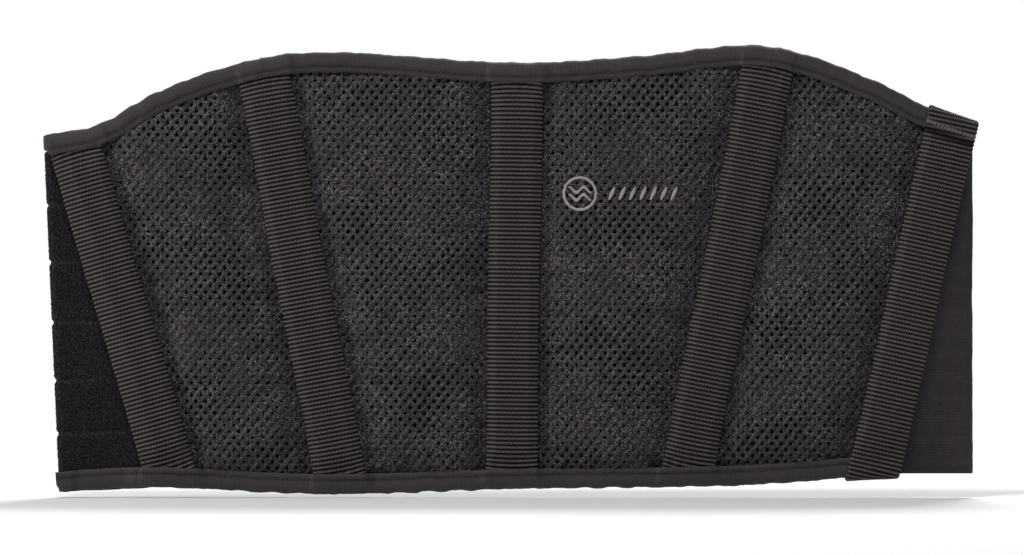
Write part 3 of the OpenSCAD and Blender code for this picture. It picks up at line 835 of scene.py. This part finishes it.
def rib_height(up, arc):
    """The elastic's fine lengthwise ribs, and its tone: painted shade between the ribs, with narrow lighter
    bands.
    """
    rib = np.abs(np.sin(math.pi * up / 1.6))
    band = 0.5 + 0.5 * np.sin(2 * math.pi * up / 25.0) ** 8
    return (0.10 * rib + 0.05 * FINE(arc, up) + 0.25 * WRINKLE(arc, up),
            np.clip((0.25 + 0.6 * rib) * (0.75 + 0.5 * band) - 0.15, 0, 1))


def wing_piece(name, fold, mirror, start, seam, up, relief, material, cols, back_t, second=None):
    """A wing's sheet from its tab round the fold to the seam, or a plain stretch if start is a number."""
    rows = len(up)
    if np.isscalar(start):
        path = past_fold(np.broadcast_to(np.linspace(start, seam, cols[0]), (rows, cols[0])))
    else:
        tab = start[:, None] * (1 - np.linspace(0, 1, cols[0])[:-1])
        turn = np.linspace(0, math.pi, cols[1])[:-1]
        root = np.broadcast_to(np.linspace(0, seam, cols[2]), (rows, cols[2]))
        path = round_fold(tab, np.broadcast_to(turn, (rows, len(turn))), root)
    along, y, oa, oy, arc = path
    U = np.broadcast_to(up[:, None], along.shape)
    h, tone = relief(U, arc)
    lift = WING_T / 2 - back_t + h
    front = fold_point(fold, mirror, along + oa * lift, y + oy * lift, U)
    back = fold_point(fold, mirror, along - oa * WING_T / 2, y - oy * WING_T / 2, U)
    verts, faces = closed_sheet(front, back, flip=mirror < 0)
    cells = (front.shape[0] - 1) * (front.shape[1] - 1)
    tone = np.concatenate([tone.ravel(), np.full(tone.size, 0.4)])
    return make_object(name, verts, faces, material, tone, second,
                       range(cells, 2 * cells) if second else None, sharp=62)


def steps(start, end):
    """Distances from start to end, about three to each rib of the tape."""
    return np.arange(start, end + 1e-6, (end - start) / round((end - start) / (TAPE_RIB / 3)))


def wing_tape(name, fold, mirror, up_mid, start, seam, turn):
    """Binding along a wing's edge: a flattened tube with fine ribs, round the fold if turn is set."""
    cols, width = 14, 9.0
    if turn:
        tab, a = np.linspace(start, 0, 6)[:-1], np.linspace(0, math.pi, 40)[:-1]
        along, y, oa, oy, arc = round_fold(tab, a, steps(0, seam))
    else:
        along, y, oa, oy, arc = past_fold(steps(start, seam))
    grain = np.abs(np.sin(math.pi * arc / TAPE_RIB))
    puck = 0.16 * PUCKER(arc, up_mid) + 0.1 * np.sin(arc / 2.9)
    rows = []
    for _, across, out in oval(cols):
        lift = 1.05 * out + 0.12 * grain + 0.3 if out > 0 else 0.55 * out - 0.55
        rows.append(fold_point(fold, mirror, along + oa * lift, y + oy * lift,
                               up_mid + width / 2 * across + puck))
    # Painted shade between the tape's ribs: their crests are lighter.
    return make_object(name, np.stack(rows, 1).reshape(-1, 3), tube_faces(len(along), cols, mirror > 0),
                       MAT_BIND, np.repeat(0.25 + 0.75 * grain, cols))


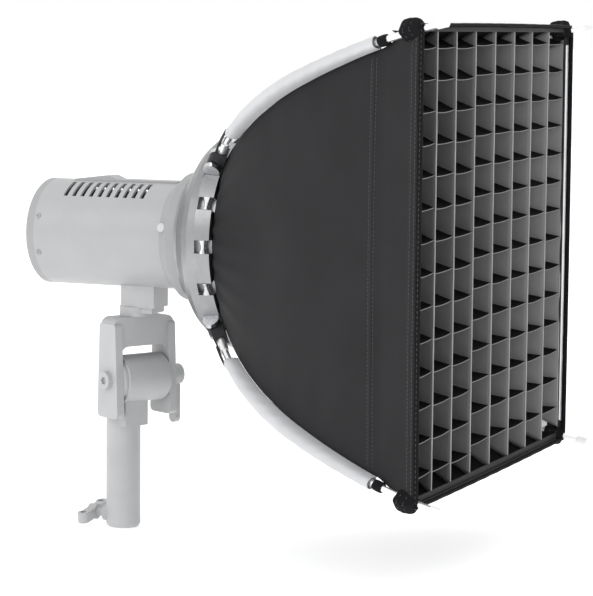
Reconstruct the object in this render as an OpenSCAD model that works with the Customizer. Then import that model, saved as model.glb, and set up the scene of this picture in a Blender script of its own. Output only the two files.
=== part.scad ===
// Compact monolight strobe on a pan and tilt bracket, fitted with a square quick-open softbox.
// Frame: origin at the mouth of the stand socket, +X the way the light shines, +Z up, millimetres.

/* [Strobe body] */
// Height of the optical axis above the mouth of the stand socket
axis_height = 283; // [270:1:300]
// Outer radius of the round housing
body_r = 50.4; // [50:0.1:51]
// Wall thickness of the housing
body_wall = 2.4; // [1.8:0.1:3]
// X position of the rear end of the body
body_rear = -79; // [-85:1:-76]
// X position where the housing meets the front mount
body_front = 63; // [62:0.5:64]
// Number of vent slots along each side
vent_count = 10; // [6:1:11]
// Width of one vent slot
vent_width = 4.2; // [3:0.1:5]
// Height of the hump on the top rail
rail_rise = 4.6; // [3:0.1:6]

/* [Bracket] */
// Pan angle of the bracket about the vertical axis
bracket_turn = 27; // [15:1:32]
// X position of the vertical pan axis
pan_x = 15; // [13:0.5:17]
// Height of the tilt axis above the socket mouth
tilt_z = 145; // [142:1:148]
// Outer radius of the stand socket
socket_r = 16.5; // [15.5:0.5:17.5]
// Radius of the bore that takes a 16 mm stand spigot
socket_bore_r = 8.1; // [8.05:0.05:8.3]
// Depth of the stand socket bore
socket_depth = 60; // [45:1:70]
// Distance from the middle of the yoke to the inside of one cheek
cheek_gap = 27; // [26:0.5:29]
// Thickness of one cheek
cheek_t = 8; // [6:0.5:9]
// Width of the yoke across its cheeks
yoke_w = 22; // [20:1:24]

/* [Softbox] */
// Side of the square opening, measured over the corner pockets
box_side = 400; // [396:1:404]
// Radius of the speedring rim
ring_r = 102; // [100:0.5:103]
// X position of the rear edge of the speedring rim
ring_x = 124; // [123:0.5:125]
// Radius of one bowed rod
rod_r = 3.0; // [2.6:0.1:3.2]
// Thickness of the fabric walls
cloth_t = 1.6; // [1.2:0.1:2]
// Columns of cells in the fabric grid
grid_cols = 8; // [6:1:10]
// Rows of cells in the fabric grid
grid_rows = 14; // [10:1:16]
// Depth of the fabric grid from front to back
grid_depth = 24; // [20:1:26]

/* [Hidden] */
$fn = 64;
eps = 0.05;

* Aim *
Exactly as written, please output every entry.

* Result below *
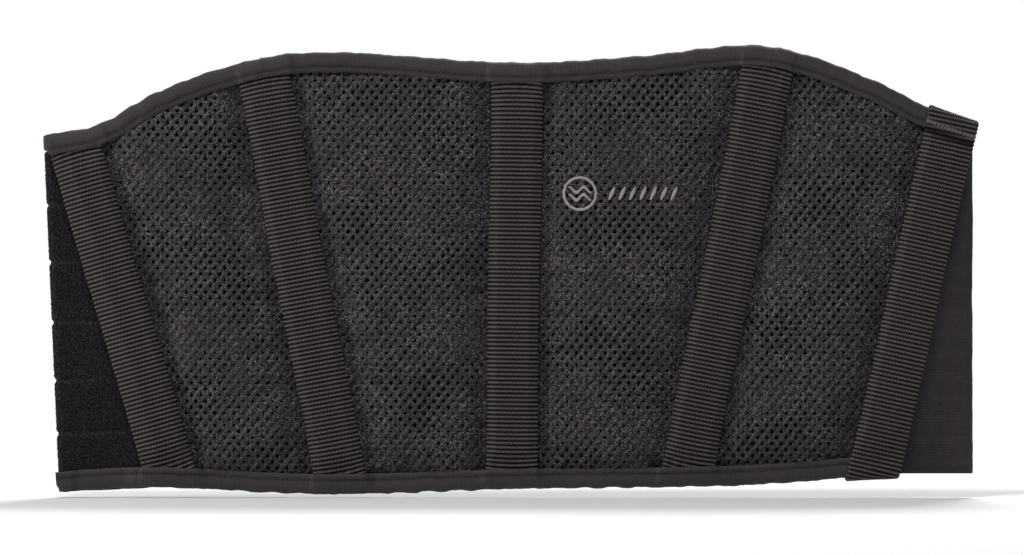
Write part 3 of the OpenSCAD and Blender code for this picture. It picks up at line 835 of scene.py. This part finishes it.
def rib_height(up, arc):
    """The elastic's fine lengthwise ribs, and its tone: painted shade between the ribs, with narrow lighter
    bands.
    """
    rib = np.abs(np.sin(math.pi * up / 1.6))
    band = 0.5 + 0.5 * np.sin(2 * math.pi * up / 25.0) ** 8
    return (0.10 * rib + 0.05 * FINE(arc, up) + 0.25 * WRINKLE(arc, up),
            np.clip((0.25 + 0.6 * rib) * (0.75 + 0.5 * band) - 0.15, 0, 1))


def wing_piece(name, fold, mirror, start, seam, up, relief, material, cols, back_t, second=None):
    """A wing's sheet from its tab round the fold to the seam, or a plain stretch if start is a number."""
    rows = len(up)
    if np.isscalar(start):
        path = past_fold(np.broadcast_to(np.linspace(start, seam, cols[0]), (rows, cols[0])))
    else:
        tab = start[:, None] * (1 - np.linspace(0, 1, cols[0])[:-1])
        turn = np.linspace(0, math.pi, cols[1])[:-1]
        root = np.broadcast_to(np.linspace(0, seam, cols[2]), (rows, cols[2]))
        path = round_fold(tab, np.broadcast_to(turn, (rows, len(turn))), root)
    along, y, oa, oy, arc = path
    U = np.broadcast_to(up[:, None], along.shape)
    h, tone = relief(U, arc)
    lift = WING_T / 2 - back_t + h
    front = fold_point(fold, mirror, along + oa * lift, y + oy * lift, U)
    back = fold_point(fold, mirror, along - oa * WING_T / 2, y - oy * WING_T / 2, U)
    verts, faces = closed_sheet(front, back, flip=mirror < 0)
    cells = (front.shape[0] - 1) * (front.shape[1] - 1)
    tone = np.concatenate([tone.ravel(), np.full(tone.size, 0.4)])
    return make_object(name, verts, faces, material, tone, second,
                       range(cells, 2 * cells) if second else None, sharp=62)


def steps(start, end):
    """Distances from start to end, about three to each rib of the tape."""
    return np.arange(start, end + 1e-6, (end - start) / round((end - start) / (TAPE_RIB / 3)))


def wing_tape(name, fold, mirror, up_mid, start, seam, turn):
    """Binding along a wing's edge: a flattened tube with fine ribs, round the fold if turn is set."""
    cols, width = 14, 9.0
    if turn:
        tab, a = np.linspace(start, 0, 6)[:-1], np.linspace(0, math.pi, 40)[:-1]
        along, y, oa, oy, arc = round_fold(tab, a, steps(0, seam))
    else:
        along, y, oa, oy, arc = past_fold(steps(start, seam))
    grain = np.abs(np.sin(math.pi * arc / TAPE_RIB))
    puck = 0.16 * PUCKER(arc, up_mid) + 0.1 * np.sin(arc / 2.9)
    rows = []
    for _, across, out in oval(cols):
        lift = 1.05 * out + 0.12 * grain + 0.3 if out > 0 else 0.55 * out - 0.55
        rows.append(fold_point(fold, mirror, along + oa * lift, y + oy * lift,
                               up_mid + width / 2 * across + puck))
    # Painted shade between the tape's ribs: their crests are lighter.
    return make_object(name, np.stack(rows, 1).reshape(-1, 3), tube_faces(len(along), cols, mirror > 0),
                       MAT_BIND, np.repeat(0.25 + 0.75 * grain, cols))


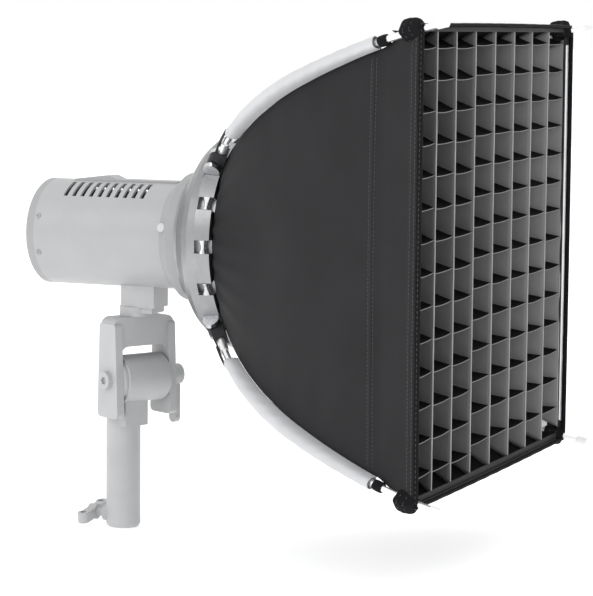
Reconstruct the object in this render as an OpenSCAD model that works with the Customizer. Then import that model, saved as model.glb, and set up the scene of this picture in a Blender script of its own. Output only the two files.
=== part.scad ===
// Compact monolight strobe on a pan and tilt bracket, fitted with a square quick-open softbox.
// Frame: origin at the mouth of the stand socket, +X the way the light shines, +Z up, millimetres.

/* [Strobe body] */
// Height of the optical axis above the mouth of the stand socket
axis_height = 283; // [270:1:300]
// Outer radius of the round housing
body_r = 50.4; // [50:0.1:51]
// Wall thickness of the housing
body_wall = 2.4; // [1.8:0.1:3]
// X position of the rear end of the body
body_rear = -79; // [-85:1:-76]
// X position where the housing meets the front mount
body_front = 63; // [62:0.5:64]
// Number of vent slots along each side
vent_count = 10; // [6:1:11]
// Width of one vent slot
vent_width = 4.2; // [3:0.1:5]
// Height of the hump on the top rail
rail_rise = 4.6; // [3:0.1:6]

/* [Bracket] */
// Pan angle of the bracket about the vertical axis
bracket_turn = 27; // [15:1:32]
// X position of the vertical pan axis
pan_x = 15; // [13:0.5:17]
// Height of the tilt axis above the socket mouth
tilt_z = 145; // [142:1:148]
// Outer radius of the stand socket
socket_r = 16.5; // [15.5:0.5:17.5]
// Radius of the bore that takes a 16 mm stand spigot
socket_bore_r = 8.1; // [8.05:0.05:8.3]
// Depth of the stand socket bore
socket_depth = 60; // [45:1:70]
// Distance from the middle of the yoke to the inside of one cheek
cheek_gap = 27; // [26:0.5:29]
// Thickness of one cheek
cheek_t = 8; // [6:0.5:9]
// Width of the yoke across its cheeks
yoke_w = 22; // [20:1:24]

/* [Softbox] */
// Side of the square opening, measured over the corner pockets
box_side = 400; // [396:1:404]
// Radius of the speedring rim
ring_r = 102; // [100:0.5:103]
// X position of the rear edge of the speedring rim
ring_x = 124; // [123:0.5:125]
// Radius of one bowed rod
rod_r = 3.0; // [2.6:0.1:3.2]
// Thickness of the fabric walls
cloth_t = 1.6; // [1.2:0.1:2]
// Columns of cells in the fabric grid
grid_cols = 8; // [6:1:10]
// Rows of cells in the fabric grid
grid_rows = 14; // [10:1:16]
// Depth of the fabric grid from front to back
grid_depth = 24; // [20:1:26]

/* [Hidden] */
$fn = 64;
eps = 0.05;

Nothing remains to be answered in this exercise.